Required work:
Only the lines from the first one through the line with "the lower face." should be printed, exactly as they appear.
◆ ◆ ◆ ◆ ◆
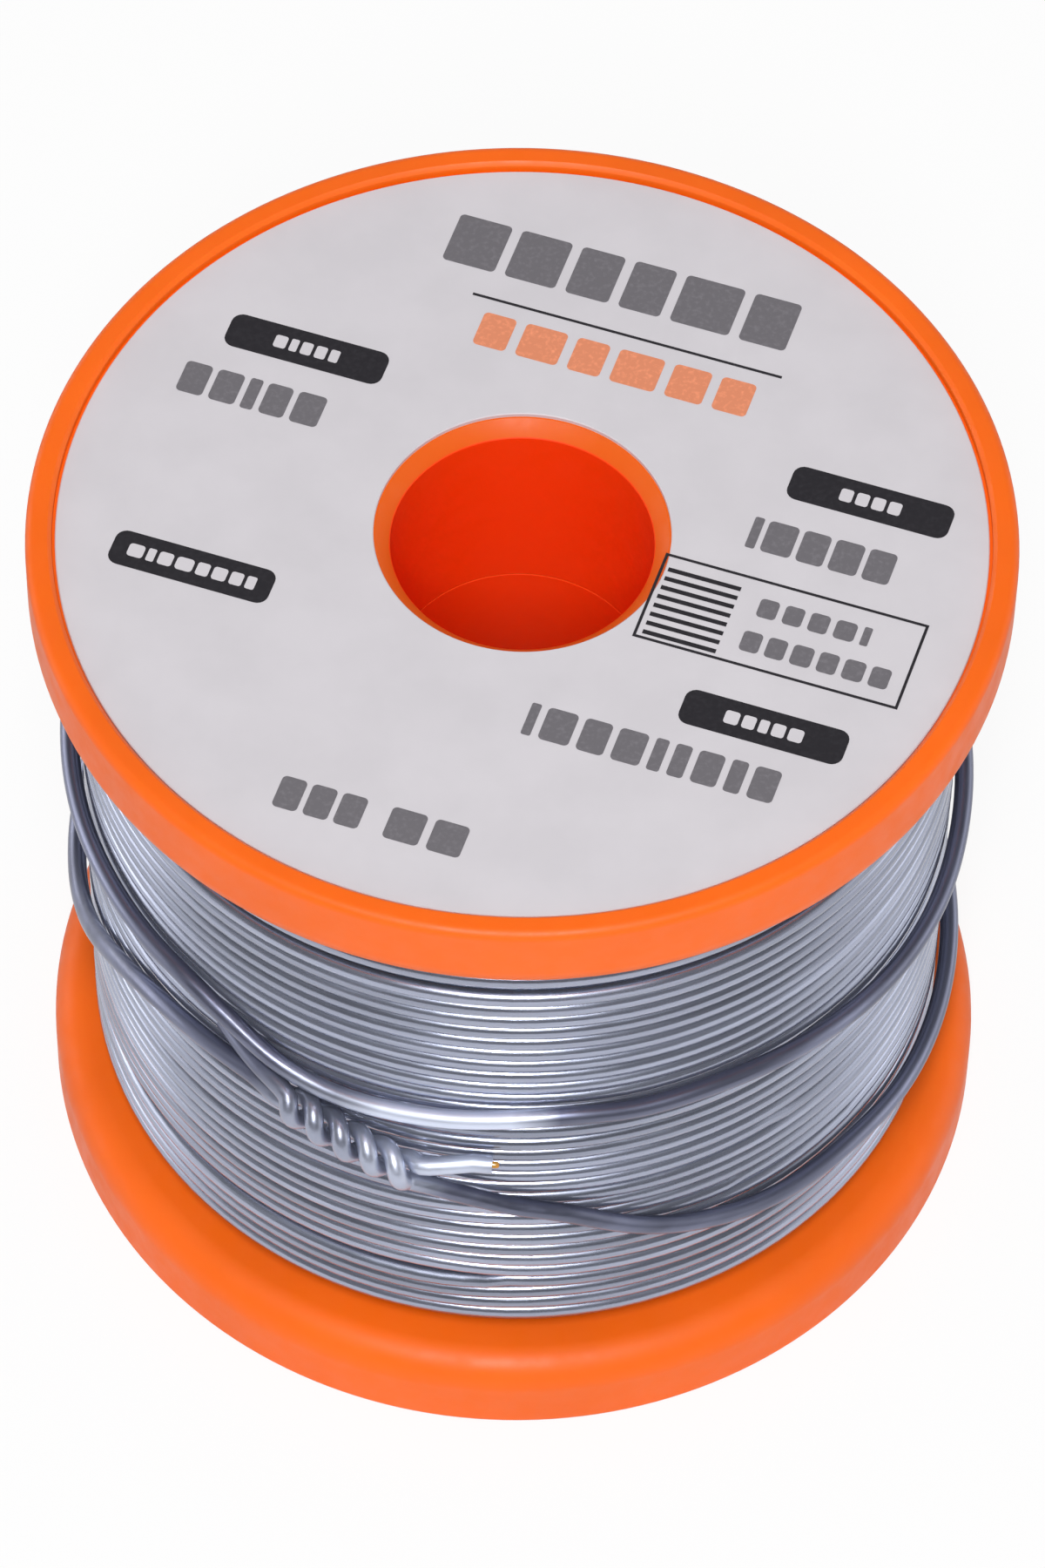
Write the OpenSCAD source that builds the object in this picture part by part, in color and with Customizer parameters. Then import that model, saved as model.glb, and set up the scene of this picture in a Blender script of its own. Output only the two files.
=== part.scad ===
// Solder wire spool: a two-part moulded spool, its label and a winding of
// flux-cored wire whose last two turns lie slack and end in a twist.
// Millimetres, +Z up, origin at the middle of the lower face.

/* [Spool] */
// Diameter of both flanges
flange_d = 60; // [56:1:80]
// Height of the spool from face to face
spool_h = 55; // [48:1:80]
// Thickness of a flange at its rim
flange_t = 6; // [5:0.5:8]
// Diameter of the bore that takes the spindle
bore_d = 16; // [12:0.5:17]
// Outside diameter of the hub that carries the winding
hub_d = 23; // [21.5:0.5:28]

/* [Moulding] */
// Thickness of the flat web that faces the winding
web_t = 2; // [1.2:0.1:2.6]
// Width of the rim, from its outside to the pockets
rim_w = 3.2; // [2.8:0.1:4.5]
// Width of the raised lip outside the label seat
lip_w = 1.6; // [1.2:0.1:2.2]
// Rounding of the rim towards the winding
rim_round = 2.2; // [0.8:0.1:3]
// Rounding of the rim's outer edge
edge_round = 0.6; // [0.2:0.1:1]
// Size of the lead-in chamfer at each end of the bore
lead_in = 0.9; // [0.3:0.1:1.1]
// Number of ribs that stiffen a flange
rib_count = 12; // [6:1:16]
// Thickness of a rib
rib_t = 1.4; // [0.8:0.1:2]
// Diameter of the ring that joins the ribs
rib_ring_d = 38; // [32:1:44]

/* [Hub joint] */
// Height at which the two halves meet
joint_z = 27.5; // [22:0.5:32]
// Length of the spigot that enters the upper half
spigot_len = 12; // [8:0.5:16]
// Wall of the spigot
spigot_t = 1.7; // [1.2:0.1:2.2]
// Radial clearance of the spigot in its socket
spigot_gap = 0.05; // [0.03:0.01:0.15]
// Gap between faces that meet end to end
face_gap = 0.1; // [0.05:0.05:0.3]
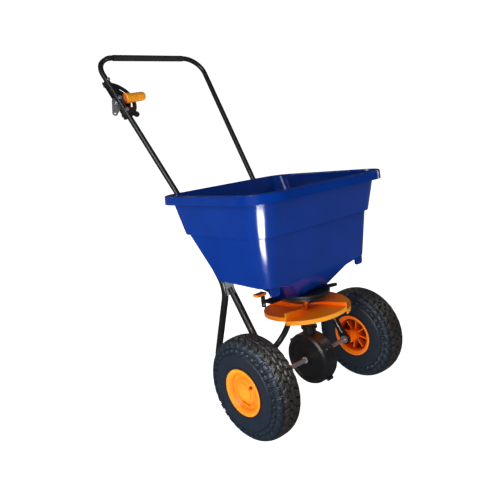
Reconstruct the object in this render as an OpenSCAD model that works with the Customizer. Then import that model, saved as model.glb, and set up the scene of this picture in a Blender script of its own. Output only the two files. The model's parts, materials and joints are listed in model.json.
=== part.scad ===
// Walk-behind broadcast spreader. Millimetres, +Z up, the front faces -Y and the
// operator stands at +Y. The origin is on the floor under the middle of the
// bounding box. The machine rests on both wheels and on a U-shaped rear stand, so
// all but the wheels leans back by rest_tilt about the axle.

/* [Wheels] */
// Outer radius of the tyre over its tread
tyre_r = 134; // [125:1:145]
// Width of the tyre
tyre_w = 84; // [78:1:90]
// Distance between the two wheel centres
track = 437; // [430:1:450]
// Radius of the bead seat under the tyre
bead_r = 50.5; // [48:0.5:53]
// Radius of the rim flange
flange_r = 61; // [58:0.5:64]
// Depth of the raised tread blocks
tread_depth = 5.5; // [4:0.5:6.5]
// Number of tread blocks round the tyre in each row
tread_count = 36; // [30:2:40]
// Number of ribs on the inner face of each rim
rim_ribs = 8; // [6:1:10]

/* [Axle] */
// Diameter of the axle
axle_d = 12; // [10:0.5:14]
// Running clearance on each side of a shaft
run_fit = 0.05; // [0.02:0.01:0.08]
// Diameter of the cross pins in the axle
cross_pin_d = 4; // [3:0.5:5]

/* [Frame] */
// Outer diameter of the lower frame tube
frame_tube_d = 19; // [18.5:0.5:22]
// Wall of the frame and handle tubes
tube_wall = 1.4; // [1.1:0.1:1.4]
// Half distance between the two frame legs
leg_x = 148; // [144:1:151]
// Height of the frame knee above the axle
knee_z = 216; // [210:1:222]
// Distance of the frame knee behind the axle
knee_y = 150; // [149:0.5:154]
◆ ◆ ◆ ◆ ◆
Full response:
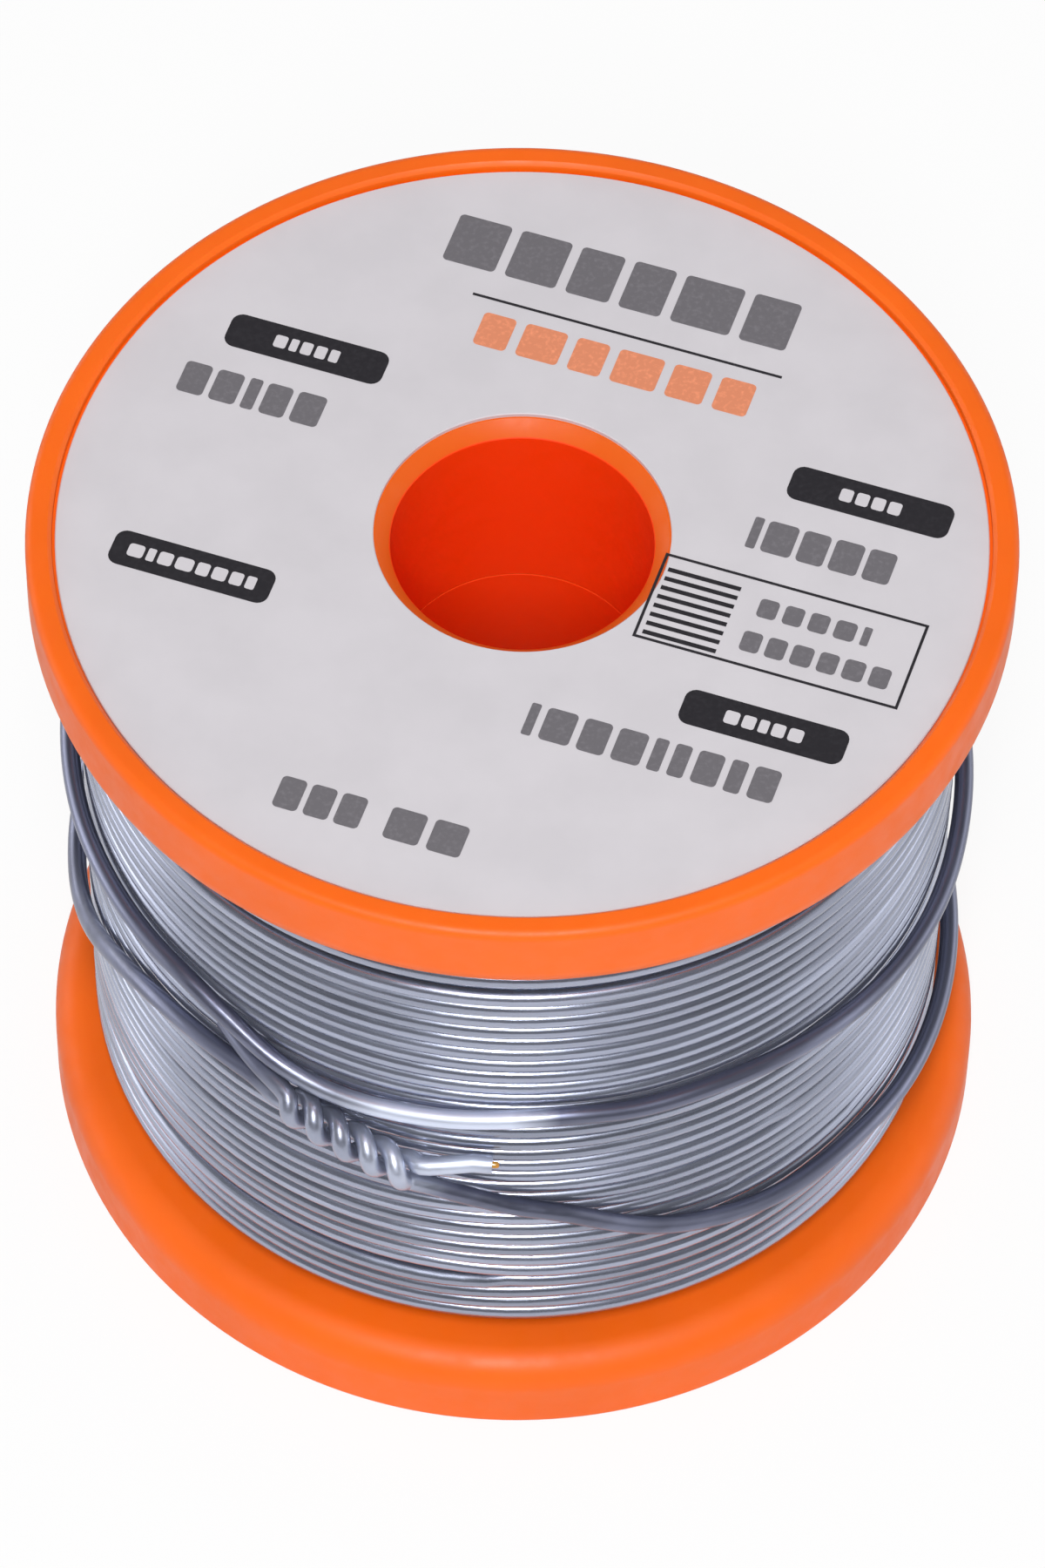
Write the OpenSCAD source that builds the object in this picture part by part, in color and with Customizer parameters. Then import that model, saved as model.glb, and set up the scene of this picture in a Blender script of its own. Output only the two files.
=== part.scad ===
// Solder wire spool: a two-part moulded spool, its label and a winding of
// flux-cored wire whose last two turns lie slack and end in a twist.
// Millimetres, +Z up, origin at the middle of the lower face.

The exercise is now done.